What can the LHC do for us in the context of the forward-backward asymmetry itself?  Since the LHC is a proton-proton machine, not a proton-antiproton machine, the Tevatron measurements cannot be precisely repeated; the logic used earlier in Figures  1, 2 and 3 does not apply. But still, with more subtle tricks, it turns out one can dig out the same information — it just takes a lot of data to do it. The data collected over the next 18 months may be enough.

But  the LHC should have other, faster ways of picking up new effects that impact top quarks.  If there are new particles causing the excess asymmetries at the Tevatron, the LHC experiments may detect the effects of those particles in some other measurement. The fact that neither ATLAS nor CMS has seen any such effects already restricts the types of new particles that might be responsible for the discrepancies — assuming there really are discrepancies, and that we’re not just being fooled by a statistical fluke, a calculation error, or an experimental mis-measurement.

The situation remains very confusing.  We all are hoping that this set of mysteries will be cleared up soon, so that we will know if our cage is finally broken, or if we should settle back in for another long night in the lovely prison of the Standard Model.

10 Responses

  1. Do you think that ILC will be a more precise machine to investigate this problem? LHC, despite being the machine with highest center of mass energy, has serious problem of QCD background, which limits it’s precision for such sensitive measurements.

  2. Another possibility is that undetected seismic activities (possibly even from Yellowstone area) disrupt the flow of energy on regular intervals, like a pulse. Energy seems to be fluid in its behavior, inasmuch, same energies always produce the same particles. What if particle is nothing more than a micro drop of energy that as soon as separation occurs, due to laws of QCD, it also assumes a charge. The charges of quark-antiquark and gluon-antigluon pairs is always in ratio of 1/3. The three main quarks absorb all the excessive energies and thus have larger mass.
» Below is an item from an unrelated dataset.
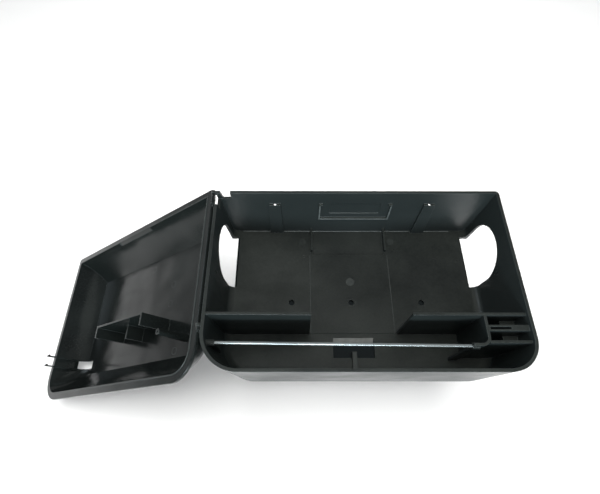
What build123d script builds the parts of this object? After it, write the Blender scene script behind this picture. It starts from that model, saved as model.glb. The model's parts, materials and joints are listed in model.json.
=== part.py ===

What keeps this consistency in the proton?

    One question; do these collisions occur in nature ie., in supernova explosions?
    P.S.
    Yes, I know tevatron was closed in September 2011. Do you know what reason was given?

  3. If energy created by the tevatron in these collisions is always at the same level, and protons have fixed number of particles then the cause of asymmetry could be either one of the following; tevatron cables are damaged and need replacing, EM energy is not constant even though it is expected to be, protons do not have a fixed number of quark-antiquark and gluon- antigluon pairs. May be nature is not as precise as the mathematical equation requires them to be. In the last case, particles must have ability to compensate for these naturally occurring inconsistencies.

  4. This is probably a dumb question, but suppose the top quarks and top antiquarks were themselves composite particles, so the scattering cross section form factor was dependent on the momentum transfer. Then wouldn’t this favor forward scattering ( 90 degrees in cm)?

    1. Not a dumb question. But in fact the way that top quarks are produced would not give you the effect you want; your intuition is off because the production of a top quark occurs (dominantly) through a single virtual gluon, which eliminates the forward-versus-backward distinction. You need another source. Moreover, if compositeness gave such a large effect as is being observed, it would be observable in other measurements; but (as of July 2012 — there’s much more LHC data now than there was when this article was first written) no effect is seen.

  5. In the paragraph around Figure 3, you say: “And so we can infer that most of the time when a top quark and top anti-quark are produced, they were produced by a quark from the proton hitting an anti-quark from the proton.” Shouldn’t the end of this sentence be “…an anti-quark from the anti-proton”?